Draig’s initial work involved implementing critical improvements, cleaning up historical records and stabilising erratic billing and payment collection processes. Egni now held the customer data, and was able to form its own relationship with its customers.
From supplying only electricity, Egni started to take on water and gas supplies; deregulation in the UK has led many suppliers to offer combined supplies.
The new system helped the company work with the increased number of suppliers that this demanded, and also assisted with calculating climate change levy and carbon management figures for the whole operation.
Draig generally customises its standard draig.infra package to a particular application to shorten development times. The basic infrastructure uses a mix of database, compiled software, XML and other components. This provides a development framework and makes a system scalable, robust and maintainable.
The software allows flexible management of the user interface to suit a range of groups of users. Customers use the system to register, log in and view their accounts. The software provides hierarchical user management and user interface support, with user validation and access rights, and e-mail automation. Importantly for the UK, it handles eGovernment compliance. Users can provide feedback and comments on the system, and also propose improvements. The integration with the billing platform now allows Egni’s customers to enter their own meter readings, generate statements, and integrate their accountancy package and BACS payments systems.
The architecture also provides an infrastructure for web applications. It manages meters, tariffs and charges, produces statements and invoices, and manages collecting payments. It also collects the higher-level information needed for financial and supplier management.
MULTILINGUAL SUPPORT
With the increasing recognition of cultural diversity, multiple language support is important for many companies in Europe and elsewhere. Customers would rather be addressed in their own language but most commercially available customer relationship management (CRM) systems in the UK at least do not provide bilingual, or indeed, multilingual support.
Draig’s system has a multilingual user interface, with utilities to help maintenance, integrity and translation. Built on Microsoft’s CRM, draig.CRM provides five areas of multilingual support: language preference tracking, multilingual data management, multilingual mail merge, address management and a switchable user interface.
Even getting letters to customers can be a minefield when there are multilingual addresses, for instance many addresses in Wales have English and Welsh versions.

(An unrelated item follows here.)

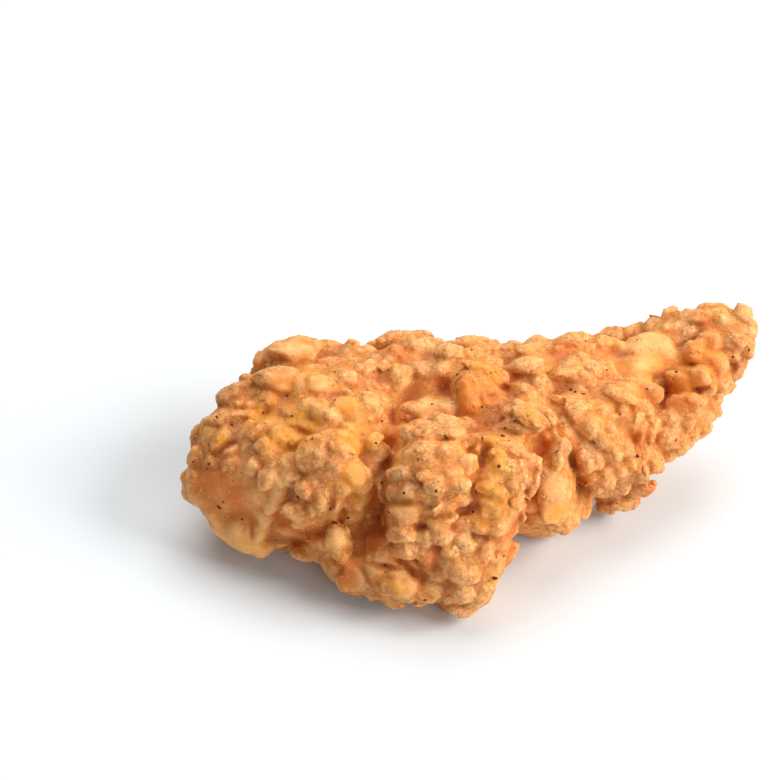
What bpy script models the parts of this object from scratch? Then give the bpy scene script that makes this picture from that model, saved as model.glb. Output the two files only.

Although there is a Welsh postcode address file (PAF), integrating this efficiently with the English one can be a major obstacle in bilingual communications. draig.CRM resolves this by integrating the English and Welsh PAFs, with parallel address management.
A user’s default language can be configured for example by the URL or by user preference. The preferred language can be one language exclusively, or multilingual. Relevant information is stored multilingually, with automation where possible. Letters and emails can be produced in each language, multiple, or as separate outputs. Draig’s To Bach software (which is free for general download) provides the multilingual support, accepting all 56 Welsh characters with diacritic marks.
DRAIG ENABLES EGNI EXPANSION
Egni carried out its expansion with the aid of the new software, and so needed a network of regional offices. To connect these to the network, Draig built a distributed communications infrastructure and IT management services. Since then, Draig’s involvement has been at arms length – a reflection on the stability and capability of its system. There is no need for continual maintenance and modifications.
That has left Egni to carry on with its own expansion plans. It is now concentrating on on-site generation of wind, CHP, biomass, solar and geothermal resources, along with other services like energy supply, monitoring/sub metering, biofuel and regulation.